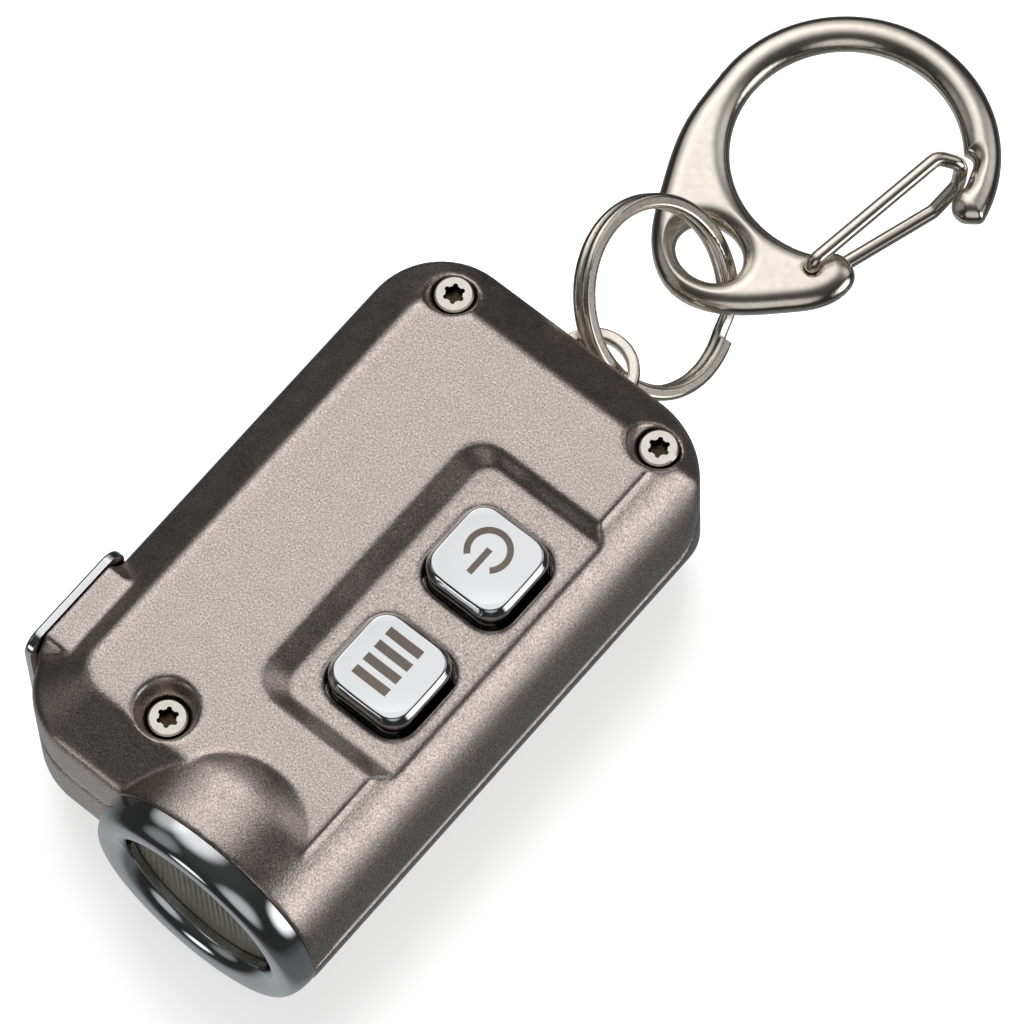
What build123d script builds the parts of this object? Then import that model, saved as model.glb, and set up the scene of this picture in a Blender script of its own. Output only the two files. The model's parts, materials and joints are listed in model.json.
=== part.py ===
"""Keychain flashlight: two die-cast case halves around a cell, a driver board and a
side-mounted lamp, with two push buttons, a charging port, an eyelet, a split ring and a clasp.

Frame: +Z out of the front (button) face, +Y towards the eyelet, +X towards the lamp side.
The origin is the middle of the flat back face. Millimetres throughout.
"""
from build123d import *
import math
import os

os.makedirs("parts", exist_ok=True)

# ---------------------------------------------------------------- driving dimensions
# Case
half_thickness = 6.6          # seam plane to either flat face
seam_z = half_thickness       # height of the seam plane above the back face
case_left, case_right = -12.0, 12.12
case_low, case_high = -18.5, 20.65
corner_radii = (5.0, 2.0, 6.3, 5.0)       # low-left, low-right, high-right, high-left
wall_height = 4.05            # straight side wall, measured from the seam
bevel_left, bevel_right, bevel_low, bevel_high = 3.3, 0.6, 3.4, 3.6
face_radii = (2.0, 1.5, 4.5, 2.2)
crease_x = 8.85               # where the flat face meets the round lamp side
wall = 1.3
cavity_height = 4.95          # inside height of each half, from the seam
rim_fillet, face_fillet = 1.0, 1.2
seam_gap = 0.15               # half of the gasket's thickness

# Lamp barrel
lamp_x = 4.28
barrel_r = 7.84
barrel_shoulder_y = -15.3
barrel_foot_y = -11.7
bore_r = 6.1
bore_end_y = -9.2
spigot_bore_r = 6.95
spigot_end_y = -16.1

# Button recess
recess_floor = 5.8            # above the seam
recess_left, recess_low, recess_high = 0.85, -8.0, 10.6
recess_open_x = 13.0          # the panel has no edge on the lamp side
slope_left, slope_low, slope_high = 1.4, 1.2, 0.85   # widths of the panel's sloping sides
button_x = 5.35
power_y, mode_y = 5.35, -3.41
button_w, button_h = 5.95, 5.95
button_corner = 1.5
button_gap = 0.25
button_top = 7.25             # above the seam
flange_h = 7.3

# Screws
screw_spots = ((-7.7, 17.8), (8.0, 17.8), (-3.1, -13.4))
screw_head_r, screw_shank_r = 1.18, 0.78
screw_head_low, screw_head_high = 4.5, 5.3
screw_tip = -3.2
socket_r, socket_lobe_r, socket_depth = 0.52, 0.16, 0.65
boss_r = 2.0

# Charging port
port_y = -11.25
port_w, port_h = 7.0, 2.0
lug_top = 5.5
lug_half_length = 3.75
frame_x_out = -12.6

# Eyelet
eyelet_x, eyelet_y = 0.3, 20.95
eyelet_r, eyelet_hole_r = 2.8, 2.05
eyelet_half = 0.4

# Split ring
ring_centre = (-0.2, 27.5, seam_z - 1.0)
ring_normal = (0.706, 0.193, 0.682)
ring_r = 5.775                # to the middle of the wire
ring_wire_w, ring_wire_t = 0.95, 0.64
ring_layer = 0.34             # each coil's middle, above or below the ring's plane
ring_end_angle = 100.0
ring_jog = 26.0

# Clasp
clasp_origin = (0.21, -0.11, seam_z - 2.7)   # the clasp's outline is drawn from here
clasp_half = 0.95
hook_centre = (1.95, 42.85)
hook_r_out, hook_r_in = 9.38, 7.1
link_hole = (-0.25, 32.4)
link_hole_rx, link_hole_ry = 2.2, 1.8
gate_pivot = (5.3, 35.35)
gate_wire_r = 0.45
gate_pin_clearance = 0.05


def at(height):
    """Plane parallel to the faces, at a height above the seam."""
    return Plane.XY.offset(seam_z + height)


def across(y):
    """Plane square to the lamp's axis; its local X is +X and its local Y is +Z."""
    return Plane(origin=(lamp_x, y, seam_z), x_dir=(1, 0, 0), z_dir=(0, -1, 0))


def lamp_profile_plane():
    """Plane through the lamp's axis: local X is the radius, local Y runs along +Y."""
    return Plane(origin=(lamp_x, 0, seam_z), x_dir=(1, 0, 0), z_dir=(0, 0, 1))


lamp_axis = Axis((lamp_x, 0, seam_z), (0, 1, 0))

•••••

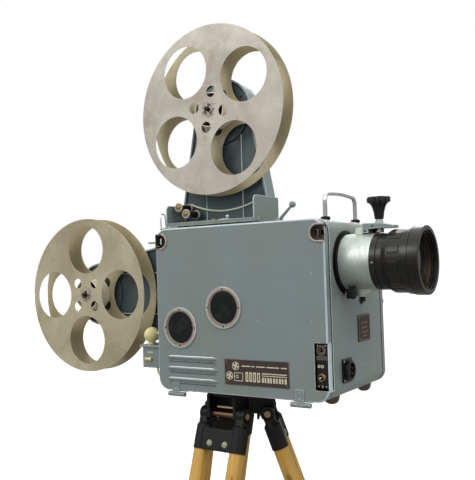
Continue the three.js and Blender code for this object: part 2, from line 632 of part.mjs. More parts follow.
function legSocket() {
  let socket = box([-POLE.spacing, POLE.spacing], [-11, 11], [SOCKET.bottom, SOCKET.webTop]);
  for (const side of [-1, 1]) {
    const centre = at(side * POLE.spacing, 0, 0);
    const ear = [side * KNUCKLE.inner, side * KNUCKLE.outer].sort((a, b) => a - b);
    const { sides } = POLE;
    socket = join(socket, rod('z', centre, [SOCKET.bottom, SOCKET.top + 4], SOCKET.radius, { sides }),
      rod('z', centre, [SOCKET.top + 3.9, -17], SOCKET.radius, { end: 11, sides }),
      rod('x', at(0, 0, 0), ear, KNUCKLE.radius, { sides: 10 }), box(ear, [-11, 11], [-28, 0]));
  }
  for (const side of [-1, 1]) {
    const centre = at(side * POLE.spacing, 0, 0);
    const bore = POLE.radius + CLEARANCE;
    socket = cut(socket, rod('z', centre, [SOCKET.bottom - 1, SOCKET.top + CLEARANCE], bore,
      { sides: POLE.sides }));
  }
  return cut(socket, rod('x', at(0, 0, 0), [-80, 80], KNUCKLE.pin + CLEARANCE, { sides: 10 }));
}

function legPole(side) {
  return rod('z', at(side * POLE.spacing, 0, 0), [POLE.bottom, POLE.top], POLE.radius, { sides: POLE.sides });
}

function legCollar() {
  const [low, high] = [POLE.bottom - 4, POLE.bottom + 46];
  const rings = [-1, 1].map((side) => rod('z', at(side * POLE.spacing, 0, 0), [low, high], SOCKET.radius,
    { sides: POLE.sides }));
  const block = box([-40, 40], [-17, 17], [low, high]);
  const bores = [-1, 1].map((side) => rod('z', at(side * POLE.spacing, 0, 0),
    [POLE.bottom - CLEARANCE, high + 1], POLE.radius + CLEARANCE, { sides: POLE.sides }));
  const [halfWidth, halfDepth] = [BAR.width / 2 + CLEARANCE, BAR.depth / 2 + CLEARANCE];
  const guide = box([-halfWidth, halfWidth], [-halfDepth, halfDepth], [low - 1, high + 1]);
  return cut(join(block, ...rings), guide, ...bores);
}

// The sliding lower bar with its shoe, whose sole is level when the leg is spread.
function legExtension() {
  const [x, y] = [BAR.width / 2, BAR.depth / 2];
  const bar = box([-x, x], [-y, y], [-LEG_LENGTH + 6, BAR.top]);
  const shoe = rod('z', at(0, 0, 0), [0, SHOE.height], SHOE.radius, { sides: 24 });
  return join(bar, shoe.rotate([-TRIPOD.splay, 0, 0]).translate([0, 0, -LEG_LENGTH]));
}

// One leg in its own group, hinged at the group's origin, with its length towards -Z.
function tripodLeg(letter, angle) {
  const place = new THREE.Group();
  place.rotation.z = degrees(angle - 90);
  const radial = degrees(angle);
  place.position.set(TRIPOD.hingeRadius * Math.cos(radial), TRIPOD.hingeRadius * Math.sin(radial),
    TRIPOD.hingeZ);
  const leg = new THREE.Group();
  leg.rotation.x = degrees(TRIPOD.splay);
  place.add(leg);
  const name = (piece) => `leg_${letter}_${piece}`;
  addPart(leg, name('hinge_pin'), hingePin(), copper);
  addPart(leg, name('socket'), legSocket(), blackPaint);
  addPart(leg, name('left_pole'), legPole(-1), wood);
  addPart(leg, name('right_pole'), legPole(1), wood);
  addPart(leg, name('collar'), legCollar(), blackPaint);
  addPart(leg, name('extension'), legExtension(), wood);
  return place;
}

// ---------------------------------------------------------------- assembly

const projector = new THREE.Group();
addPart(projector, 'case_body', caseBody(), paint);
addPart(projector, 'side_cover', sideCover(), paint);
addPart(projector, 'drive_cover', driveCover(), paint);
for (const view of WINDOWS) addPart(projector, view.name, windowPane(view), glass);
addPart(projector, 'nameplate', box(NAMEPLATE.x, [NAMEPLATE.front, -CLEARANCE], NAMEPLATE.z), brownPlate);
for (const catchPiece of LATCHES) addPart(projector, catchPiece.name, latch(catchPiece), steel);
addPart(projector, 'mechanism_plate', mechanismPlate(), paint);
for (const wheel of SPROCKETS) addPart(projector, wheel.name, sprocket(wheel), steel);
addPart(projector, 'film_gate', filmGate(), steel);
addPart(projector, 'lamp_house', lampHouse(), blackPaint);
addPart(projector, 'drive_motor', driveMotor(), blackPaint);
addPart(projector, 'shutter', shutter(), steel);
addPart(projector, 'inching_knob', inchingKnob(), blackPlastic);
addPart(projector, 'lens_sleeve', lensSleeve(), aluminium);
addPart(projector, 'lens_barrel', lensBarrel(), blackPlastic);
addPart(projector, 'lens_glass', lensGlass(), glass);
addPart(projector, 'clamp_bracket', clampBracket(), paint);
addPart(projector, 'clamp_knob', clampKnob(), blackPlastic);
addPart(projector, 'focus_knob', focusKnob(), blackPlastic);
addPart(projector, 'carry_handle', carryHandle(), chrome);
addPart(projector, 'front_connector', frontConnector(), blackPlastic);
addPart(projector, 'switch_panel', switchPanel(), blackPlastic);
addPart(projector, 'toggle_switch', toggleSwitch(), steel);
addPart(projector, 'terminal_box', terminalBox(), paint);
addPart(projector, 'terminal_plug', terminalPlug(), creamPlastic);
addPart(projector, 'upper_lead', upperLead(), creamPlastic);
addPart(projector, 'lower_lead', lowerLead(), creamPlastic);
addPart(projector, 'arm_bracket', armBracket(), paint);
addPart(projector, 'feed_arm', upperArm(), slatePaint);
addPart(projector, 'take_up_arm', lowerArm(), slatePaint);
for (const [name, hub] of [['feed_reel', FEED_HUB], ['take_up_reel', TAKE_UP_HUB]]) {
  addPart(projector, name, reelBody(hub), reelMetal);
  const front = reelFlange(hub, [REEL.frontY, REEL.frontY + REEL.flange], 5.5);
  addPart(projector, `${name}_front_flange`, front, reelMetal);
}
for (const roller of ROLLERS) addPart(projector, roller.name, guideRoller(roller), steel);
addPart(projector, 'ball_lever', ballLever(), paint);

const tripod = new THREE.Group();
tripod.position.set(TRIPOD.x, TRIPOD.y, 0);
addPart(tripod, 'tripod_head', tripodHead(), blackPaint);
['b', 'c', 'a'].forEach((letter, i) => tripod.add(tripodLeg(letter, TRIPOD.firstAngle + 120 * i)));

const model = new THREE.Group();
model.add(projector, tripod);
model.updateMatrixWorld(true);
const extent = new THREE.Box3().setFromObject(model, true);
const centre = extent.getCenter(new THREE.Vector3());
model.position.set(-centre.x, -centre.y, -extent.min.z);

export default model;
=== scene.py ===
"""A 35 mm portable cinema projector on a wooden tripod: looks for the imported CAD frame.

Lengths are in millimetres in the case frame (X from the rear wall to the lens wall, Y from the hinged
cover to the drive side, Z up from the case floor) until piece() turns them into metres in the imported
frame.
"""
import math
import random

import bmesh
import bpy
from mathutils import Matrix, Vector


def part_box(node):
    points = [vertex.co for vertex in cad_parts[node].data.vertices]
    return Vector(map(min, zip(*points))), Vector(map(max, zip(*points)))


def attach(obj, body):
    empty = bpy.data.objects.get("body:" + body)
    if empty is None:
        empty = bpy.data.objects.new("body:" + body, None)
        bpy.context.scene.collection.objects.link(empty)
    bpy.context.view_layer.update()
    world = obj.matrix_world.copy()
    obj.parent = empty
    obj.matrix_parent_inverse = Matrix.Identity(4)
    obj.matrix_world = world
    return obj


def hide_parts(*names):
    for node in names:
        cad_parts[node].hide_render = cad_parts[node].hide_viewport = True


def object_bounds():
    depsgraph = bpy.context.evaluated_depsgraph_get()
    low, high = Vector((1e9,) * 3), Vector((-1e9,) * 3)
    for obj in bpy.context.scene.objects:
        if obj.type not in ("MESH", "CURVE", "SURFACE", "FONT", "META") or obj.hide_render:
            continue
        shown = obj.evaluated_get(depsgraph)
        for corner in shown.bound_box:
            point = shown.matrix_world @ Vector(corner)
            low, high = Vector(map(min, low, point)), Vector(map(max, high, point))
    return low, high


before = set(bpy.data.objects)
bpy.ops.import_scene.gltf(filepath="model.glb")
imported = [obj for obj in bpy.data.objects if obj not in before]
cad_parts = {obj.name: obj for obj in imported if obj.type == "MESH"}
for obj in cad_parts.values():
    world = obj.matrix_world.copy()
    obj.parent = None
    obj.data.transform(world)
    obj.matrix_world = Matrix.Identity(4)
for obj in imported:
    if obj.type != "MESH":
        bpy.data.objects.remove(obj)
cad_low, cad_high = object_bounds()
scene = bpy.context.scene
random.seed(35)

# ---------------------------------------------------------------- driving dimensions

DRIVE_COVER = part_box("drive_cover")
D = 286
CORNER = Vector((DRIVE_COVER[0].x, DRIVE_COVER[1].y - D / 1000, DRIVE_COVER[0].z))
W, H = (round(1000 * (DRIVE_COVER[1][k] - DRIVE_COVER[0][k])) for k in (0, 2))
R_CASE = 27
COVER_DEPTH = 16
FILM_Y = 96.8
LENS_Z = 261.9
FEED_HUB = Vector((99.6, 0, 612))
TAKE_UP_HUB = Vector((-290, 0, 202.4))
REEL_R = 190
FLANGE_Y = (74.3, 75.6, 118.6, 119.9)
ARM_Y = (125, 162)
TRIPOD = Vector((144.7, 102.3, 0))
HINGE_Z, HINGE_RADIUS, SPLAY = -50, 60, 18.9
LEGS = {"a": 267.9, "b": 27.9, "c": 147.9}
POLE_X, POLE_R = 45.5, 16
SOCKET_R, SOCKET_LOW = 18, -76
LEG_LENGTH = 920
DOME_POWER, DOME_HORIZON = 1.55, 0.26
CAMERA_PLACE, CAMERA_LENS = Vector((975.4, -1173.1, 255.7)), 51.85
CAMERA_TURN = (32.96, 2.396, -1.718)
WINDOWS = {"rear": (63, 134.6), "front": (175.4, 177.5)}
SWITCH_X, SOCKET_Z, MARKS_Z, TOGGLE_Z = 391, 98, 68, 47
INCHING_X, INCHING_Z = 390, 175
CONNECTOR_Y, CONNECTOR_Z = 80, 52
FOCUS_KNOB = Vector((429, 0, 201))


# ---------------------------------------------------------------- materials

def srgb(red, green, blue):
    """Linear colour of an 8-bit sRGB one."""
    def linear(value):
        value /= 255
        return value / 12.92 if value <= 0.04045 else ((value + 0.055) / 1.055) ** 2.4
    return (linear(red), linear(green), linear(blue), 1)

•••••

_Written instruction_
Write out exactly the lines running from the line containing "const tripod = new THREE.Group();" to the line containing "obj.matrix_parent_inverse = Matrix.Identity(4)", with both of those lines included.

_Task response_
const tripod = new THREE.Group();
tripod.position.set(TRIPOD.x, TRIPOD.y, 0);
addPart(tripod, 'tripod_head', tripodHead(), blackPaint);
['b', 'c', 'a'].forEach((letter, i) => tripod.add(tripodLeg(letter, TRIPOD.firstAngle + 120 * i)));

const model = new THREE.Group();
model.add(projector, tripod);
model.updateMatrixWorld(true);
const extent = new THREE.Box3().setFromObject(model, true);
const centre = extent.getCenter(new THREE.Vector3());
model.position.set(-centre.x, -centre.y, -extent.min.z);

export default model;
=== scene.py ===
"""A 35 mm portable cinema projector on a wooden tripod: looks for the imported CAD frame.

Lengths are in millimetres in the case frame (X from the rear wall to the lens wall, Y from the hinged
cover to the drive side, Z up from the case floor) until piece() turns them into metres in the imported
frame.
"""
import math
import random

import bmesh
import bpy
from mathutils import Matrix, Vector


def part_box(node):
    points = [vertex.co for vertex in cad_parts[node].data.vertices]
    return Vector(map(min, zip(*points))), Vector(map(max, zip(*points)))


def attach(obj, body):
    empty = bpy.data.objects.get("body:" + body)
    if empty is None:
        empty = bpy.data.objects.new("body:" + body, None)
        bpy.context.scene.collection.objects.link(empty)
    bpy.context.view_layer.update()
    world = obj.matrix_world.copy()
    obj.parent = empty
    obj.matrix_parent_inverse = Matrix.Identity(4)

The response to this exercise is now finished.